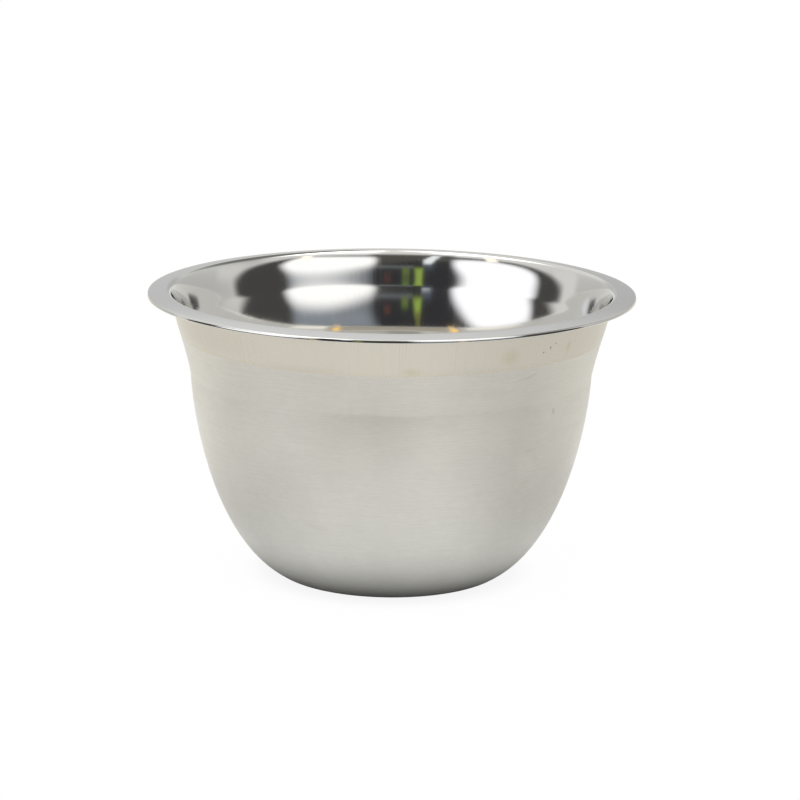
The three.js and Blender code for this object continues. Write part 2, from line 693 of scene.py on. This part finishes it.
@dataclass(frozen=True)
class BuffedFinish:
    """The collar under the lip, rubbed up and down on a mop until it half shines."""

    colour: Colour = (0.535, 0.517, 0.468)
    streak_colour: Colour = (0.480, 0.462, 0.415)
    edge_colour: Colour = (0.540, 0.503, 0.435)
    roughness: float = 0.28
    roughness_swing: float = 0.08
    anisotropy: float = 0.5
    streak_depth: float = 0.002 * MM
    streaks: Span = (260.0, 50.0)
    bunches: Span = (7.0, 30.0)
    streak_levels: Span = (0.52, 0.72)
    bunch_levels: Span = (0.42, 0.68)
    lower_edge: float = 56.4 * MM
    edge_width: float = 0.8 * MM
    edge_blur: float = 0.25 * MM


@dataclass(frozen=True)
class MirrorFinish:
    """The polished inside and the edge of the lip, with the lip's top brushed round once more."""

    colour: Colour = (0.625, 0.620, 0.605)
    roughness: float = 0.08
    roughness_swing: float = 0.16
    lip_colour: Colour = (0.600, 0.603, 0.600)
    lip_roughness: float = 0.20
    lip_roughness_swing: float = 0.08
    lip_anisotropy: float = 0.5
    quarter_turn: float = 0.25
    polishing: Span = (240.0, 25.0)
    brushing: Span = (4.0, 3600.0)
    brushing_depth: float = 0.001 * MM
    crest_blur: Span = (-0.1 * MM, 0.2 * MM)
    edge_width: float = 0.45 * MM
    edge_blur: float = 0.2 * MM


class MarkKind(Enum):
    """The kinds of small blemish on the outside, and a painted highlight, as (tint at the middle, softness of
    the rim).
    """

    STAIN = ((0.94, 0.92, 0.86), 1.6)
    HAZE = ((0.975, 0.965, 0.94), 1.8)
    DIRT = ((0.86, 0.84, 0.79), 1.2)
    PIT = ((0.40, 0.40, 0.40), 0.6)
    SCRATCH = ((0.90, 0.90, 0.90), 0.8)
    # A painted highlight: a brighter rounded patch, not a mark on the steel.
    PAINTED_HIGHLIGHT = ((1.05, 1.05, 1.05), 1.4)


@dataclass(frozen=True)
class Mark:
    """One blemish or painted highlight, placed by its angle round the bowl in degrees and its height in
    millimetres.

    Its two half sizes are in millimetres too, and its tilt turns it anticlockwise.
    """

    kind: MarkKind
    azimuth: float
    height: float
    half_length: float
    half_width: float
    tilt: float = 0.0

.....

■ **Problem requirements**
Give every line of the material again, exactly as it reads.

■ **Answer in full**
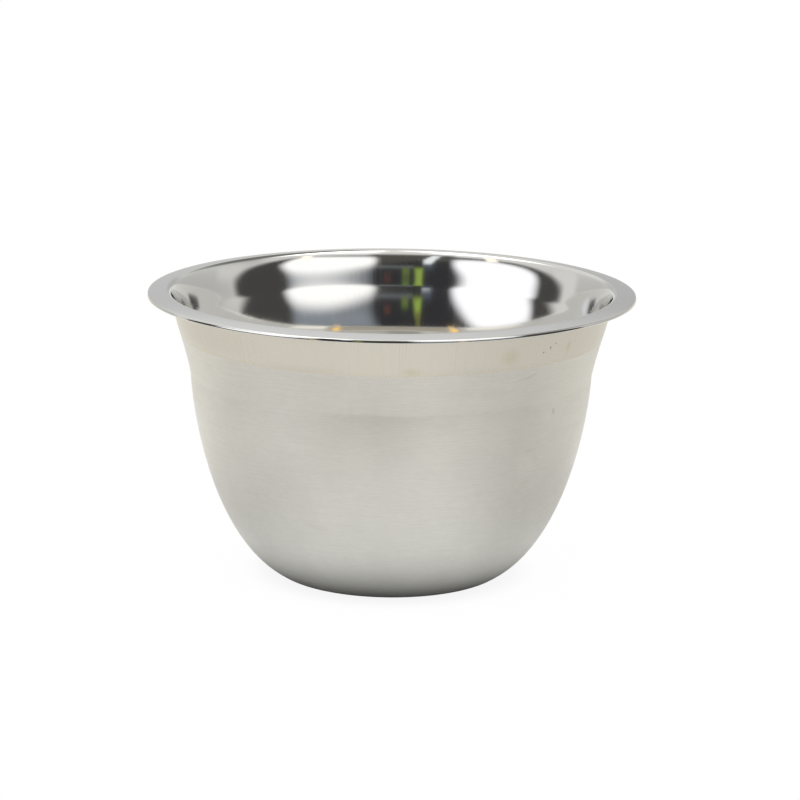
The three.js and Blender code for this object continues. Write part 2, from line 693 of scene.py on. This part finishes it.
@dataclass(frozen=True)
class BuffedFinish:
    """The collar under the lip, rubbed up and down on a mop until it half shines."""

    colour: Colour = (0.535, 0.517, 0.468)
    streak_colour: Colour = (0.480, 0.462, 0.415)
    edge_colour: Colour = (0.540, 0.503, 0.435)
    roughness: float = 0.28
    roughness_swing: float = 0.08
    anisotropy: float = 0.5
    streak_depth: float = 0.002 * MM
    streaks: Span = (260.0, 50.0)
    bunches: Span = (7.0, 30.0)
    streak_levels: Span = (0.52, 0.72)
    bunch_levels: Span = (0.42, 0.68)
    lower_edge: float = 56.4 * MM
    edge_width: float = 0.8 * MM
    edge_blur: float = 0.25 * MM


@dataclass(frozen=True)
class MirrorFinish:
    """The polished inside and the edge of the lip, with the lip's top brushed round once more."""

    colour: Colour = (0.625, 0.620, 0.605)
    roughness: float = 0.08
    roughness_swing: float = 0.16
    lip_colour: Colour = (0.600, 0.603, 0.600)
    lip_roughness: float = 0.20
    lip_roughness_swing: float = 0.08
    lip_anisotropy: float = 0.5
    quarter_turn: float = 0.25
    polishing: Span = (240.0, 25.0)
    brushing: Span = (4.0, 3600.0)
    brushing_depth: float = 0.001 * MM
    crest_blur: Span = (-0.1 * MM, 0.2 * MM)
    edge_width: float = 0.45 * MM
    edge_blur: float = 0.2 * MM


class MarkKind(Enum):
    """The kinds of small blemish on the outside, and a painted highlight, as (tint at the middle, softness of
    the rim).
    """

    STAIN = ((0.94, 0.92, 0.86), 1.6)
    HAZE = ((0.975, 0.965, 0.94), 1.8)
    DIRT = ((0.86, 0.84, 0.79), 1.2)
    PIT = ((0.40, 0.40, 0.40), 0.6)
    SCRATCH = ((0.90, 0.90, 0.90), 0.8)
    # A painted highlight: a brighter rounded patch, not a mark on the steel.
    PAINTED_HIGHLIGHT = ((1.05, 1.05, 1.05), 1.4)


@dataclass(frozen=True)
class Mark:
    """One blemish or painted highlight, placed by its angle round the bowl in degrees and its height in
    millimetres.

    Its two half sizes are in millimetres too, and its tilt turns it anticlockwise.
    """

    kind: MarkKind
    azimuth: float
    height: float
    half_length: float
    half_width: float
    tilt: float = 0.0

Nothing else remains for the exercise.